11. Having a referendum in a community when a school has to be built forces that school to become a trusted member of their community. And that is good. It is all too easy to complain about citizens balking about paying for new buildings. But the real reason is often the lack of candor with citizens causing distrust. It would be too easy to bypass that school/community trust interface when there is no referendum.
12. New building advocacy groups can morph into plans that become excuses to close schools and combine districts. The excuses given are often suspect; but well meaning but inexperienced school board often become prey to such biased reports. Removing referendums on school projects would worsen the distrust that some community have toward their schools caused by closing schools and merging districts.

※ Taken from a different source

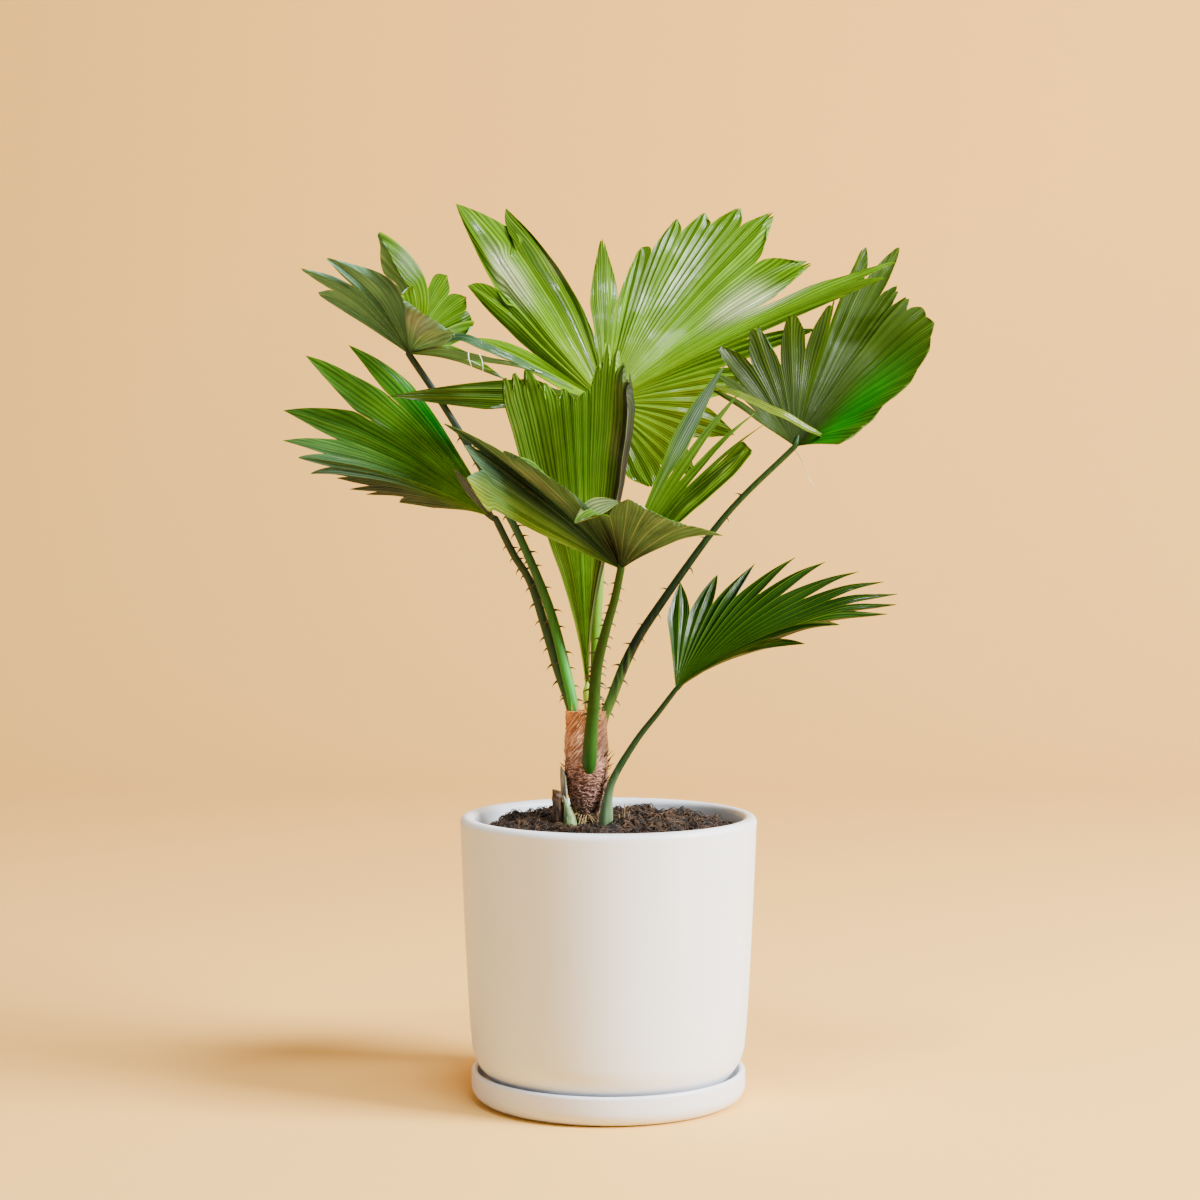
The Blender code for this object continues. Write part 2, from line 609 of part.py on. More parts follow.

13. Yes referendums are sometime difficult to pass. But often that is because of the poor promotions of advocacy groups. We all know schools are for the children, but to base a campaign on slogans like “It for the Children!!” are really being laughed at. Most of us know that teachers and communities are more important than new buildings in giving our children a quality education. A public that may already be distrustful of the school easily suspects this apparent “hiding behind children to build new building”. This justification is increasing ridiculed by most people that know that schools are as much big business (rightfully so) as education.
14. Like it or not, we do have to compare our schools to private and charter schools. These schools do not use public funds for building (charter schools do get money from MDE to operate, and to pay debt service for construction loans). People send their children to these schools. And people wonder why they are paying for public school buildings with their taxes when other schools are using the regular method of private finance (and professional review) to build buildings.
Art Johnston
37 N. 93rd Av. W,
Duluth, MN 55808
715 360 6629
September 18, 2014
This article is in response to an article, by Superintendent Klaehn in the Minnesota School Board Association Magazine which advocated removing the referendum requirement for large building projects.